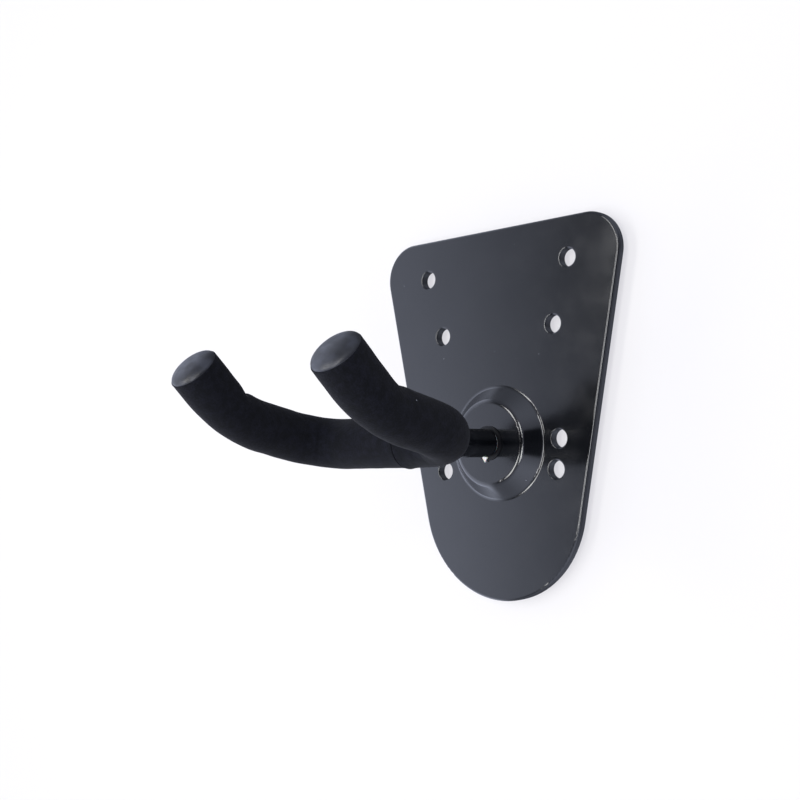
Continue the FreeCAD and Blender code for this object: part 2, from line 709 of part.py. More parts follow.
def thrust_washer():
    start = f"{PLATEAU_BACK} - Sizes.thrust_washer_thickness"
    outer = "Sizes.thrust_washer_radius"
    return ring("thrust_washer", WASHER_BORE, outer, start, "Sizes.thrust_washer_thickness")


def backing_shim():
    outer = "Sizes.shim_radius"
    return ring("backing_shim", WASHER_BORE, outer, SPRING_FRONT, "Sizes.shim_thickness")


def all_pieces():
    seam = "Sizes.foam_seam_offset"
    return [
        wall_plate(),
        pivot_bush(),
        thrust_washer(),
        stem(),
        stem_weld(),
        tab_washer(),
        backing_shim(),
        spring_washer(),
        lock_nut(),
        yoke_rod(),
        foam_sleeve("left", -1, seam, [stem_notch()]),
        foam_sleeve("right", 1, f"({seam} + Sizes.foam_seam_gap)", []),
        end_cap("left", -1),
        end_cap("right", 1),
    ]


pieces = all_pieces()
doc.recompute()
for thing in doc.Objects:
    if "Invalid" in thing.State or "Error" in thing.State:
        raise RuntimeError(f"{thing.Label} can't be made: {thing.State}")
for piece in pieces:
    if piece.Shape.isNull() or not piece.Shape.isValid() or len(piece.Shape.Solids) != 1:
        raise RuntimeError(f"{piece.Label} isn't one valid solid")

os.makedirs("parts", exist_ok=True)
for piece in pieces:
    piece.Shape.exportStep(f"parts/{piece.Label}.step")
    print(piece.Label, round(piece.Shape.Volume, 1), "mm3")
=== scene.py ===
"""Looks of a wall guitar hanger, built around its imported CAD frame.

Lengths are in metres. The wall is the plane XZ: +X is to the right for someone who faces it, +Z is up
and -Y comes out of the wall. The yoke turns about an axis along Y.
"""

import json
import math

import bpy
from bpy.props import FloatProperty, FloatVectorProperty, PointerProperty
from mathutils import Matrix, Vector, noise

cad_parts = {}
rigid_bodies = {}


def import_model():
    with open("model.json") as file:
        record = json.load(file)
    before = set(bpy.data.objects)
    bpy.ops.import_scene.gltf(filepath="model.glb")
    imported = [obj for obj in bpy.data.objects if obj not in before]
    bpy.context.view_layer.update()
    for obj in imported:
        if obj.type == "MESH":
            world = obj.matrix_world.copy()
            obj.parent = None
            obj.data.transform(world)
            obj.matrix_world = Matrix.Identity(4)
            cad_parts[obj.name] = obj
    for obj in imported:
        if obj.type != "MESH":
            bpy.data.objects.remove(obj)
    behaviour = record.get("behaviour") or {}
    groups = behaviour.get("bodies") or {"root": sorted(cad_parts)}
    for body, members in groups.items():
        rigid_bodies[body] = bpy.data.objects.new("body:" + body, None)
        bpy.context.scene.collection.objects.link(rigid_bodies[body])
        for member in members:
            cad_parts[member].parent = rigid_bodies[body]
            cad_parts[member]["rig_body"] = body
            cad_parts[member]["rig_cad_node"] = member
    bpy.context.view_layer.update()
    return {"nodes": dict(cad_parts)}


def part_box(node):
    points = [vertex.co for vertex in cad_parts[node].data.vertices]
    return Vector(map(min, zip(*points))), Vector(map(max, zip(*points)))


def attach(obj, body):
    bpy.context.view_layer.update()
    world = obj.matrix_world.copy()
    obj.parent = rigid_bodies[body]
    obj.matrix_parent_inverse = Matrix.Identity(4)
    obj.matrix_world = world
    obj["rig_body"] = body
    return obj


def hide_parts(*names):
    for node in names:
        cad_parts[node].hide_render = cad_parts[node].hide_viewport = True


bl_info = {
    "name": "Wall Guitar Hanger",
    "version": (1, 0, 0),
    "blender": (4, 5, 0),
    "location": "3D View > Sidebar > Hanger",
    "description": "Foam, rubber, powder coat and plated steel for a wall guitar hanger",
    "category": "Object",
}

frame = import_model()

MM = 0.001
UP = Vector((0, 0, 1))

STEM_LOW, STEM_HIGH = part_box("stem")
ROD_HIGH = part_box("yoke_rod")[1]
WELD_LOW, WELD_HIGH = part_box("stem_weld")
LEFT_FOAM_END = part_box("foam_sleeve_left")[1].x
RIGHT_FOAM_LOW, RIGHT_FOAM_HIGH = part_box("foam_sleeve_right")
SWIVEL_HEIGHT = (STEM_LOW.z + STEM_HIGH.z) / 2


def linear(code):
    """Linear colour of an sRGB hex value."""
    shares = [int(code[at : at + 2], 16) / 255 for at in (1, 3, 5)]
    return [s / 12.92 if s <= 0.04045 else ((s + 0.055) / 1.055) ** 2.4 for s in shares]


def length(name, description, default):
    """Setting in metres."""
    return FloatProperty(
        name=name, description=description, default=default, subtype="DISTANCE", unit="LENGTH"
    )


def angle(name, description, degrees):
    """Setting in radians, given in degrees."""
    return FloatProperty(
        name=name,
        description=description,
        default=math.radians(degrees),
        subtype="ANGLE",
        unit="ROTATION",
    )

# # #

The problem: From the top of the listing above, restate each line word for word up to and including the line with "from mathutils import Matrix, Vector, noise"; add nothing else.

Reply:
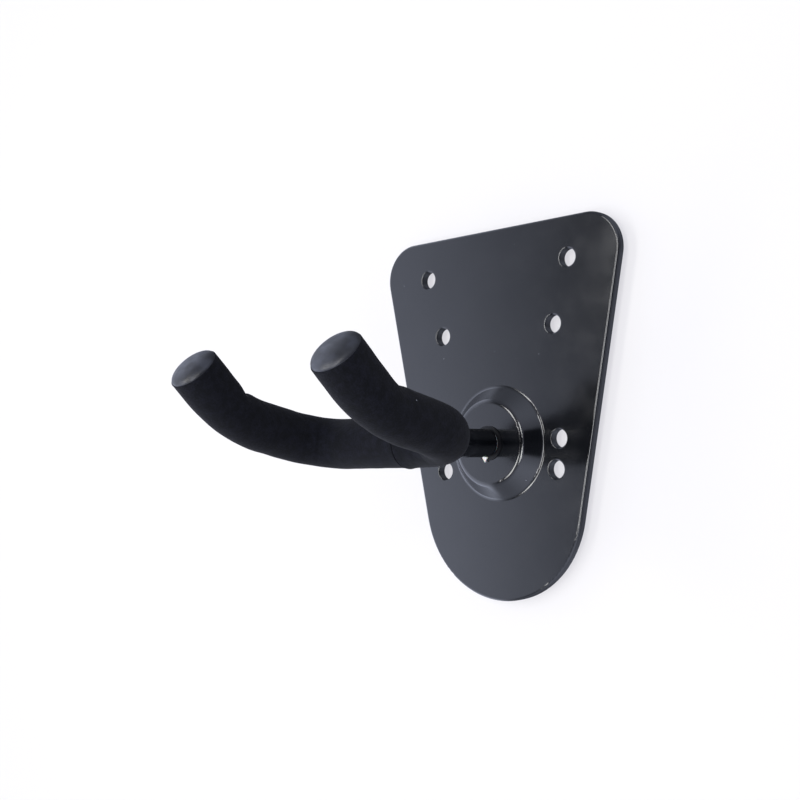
Continue the FreeCAD and Blender code for this object: part 2, from line 709 of part.py. More parts follow.
def thrust_washer():
    start = f"{PLATEAU_BACK} - Sizes.thrust_washer_thickness"
    outer = "Sizes.thrust_washer_radius"
    return ring("thrust_washer", WASHER_BORE, outer, start, "Sizes.thrust_washer_thickness")


def backing_shim():
    outer = "Sizes.shim_radius"
    return ring("backing_shim", WASHER_BORE, outer, SPRING_FRONT, "Sizes.shim_thickness")


def all_pieces():
    seam = "Sizes.foam_seam_offset"
    return [
        wall_plate(),
        pivot_bush(),
        thrust_washer(),
        stem(),
        stem_weld(),
        tab_washer(),
        backing_shim(),
        spring_washer(),
        lock_nut(),
        yoke_rod(),
        foam_sleeve("left", -1, seam, [stem_notch()]),
        foam_sleeve("right", 1, f"({seam} + Sizes.foam_seam_gap)", []),
        end_cap("left", -1),
        end_cap("right", 1),
    ]


pieces = all_pieces()
doc.recompute()
for thing in doc.Objects:
    if "Invalid" in thing.State or "Error" in thing.State:
        raise RuntimeError(f"{thing.Label} can't be made: {thing.State}")
for piece in pieces:
    if piece.Shape.isNull() or not piece.Shape.isValid() or len(piece.Shape.Solids) != 1:
        raise RuntimeError(f"{piece.Label} isn't one valid solid")

os.makedirs("parts", exist_ok=True)
for piece in pieces:
    piece.Shape.exportStep(f"parts/{piece.Label}.step")
    print(piece.Label, round(piece.Shape.Volume, 1), "mm3")
=== scene.py ===
"""Looks of a wall guitar hanger, built around its imported CAD frame.

Lengths are in metres. The wall is the plane XZ: +X is to the right for someone who faces it, +Z is up
and -Y comes out of the wall. The yoke turns about an axis along Y.
"""

import json
import math

import bpy
from bpy.props import FloatProperty, FloatVectorProperty, PointerProperty
from mathutils import Matrix, Vector, noise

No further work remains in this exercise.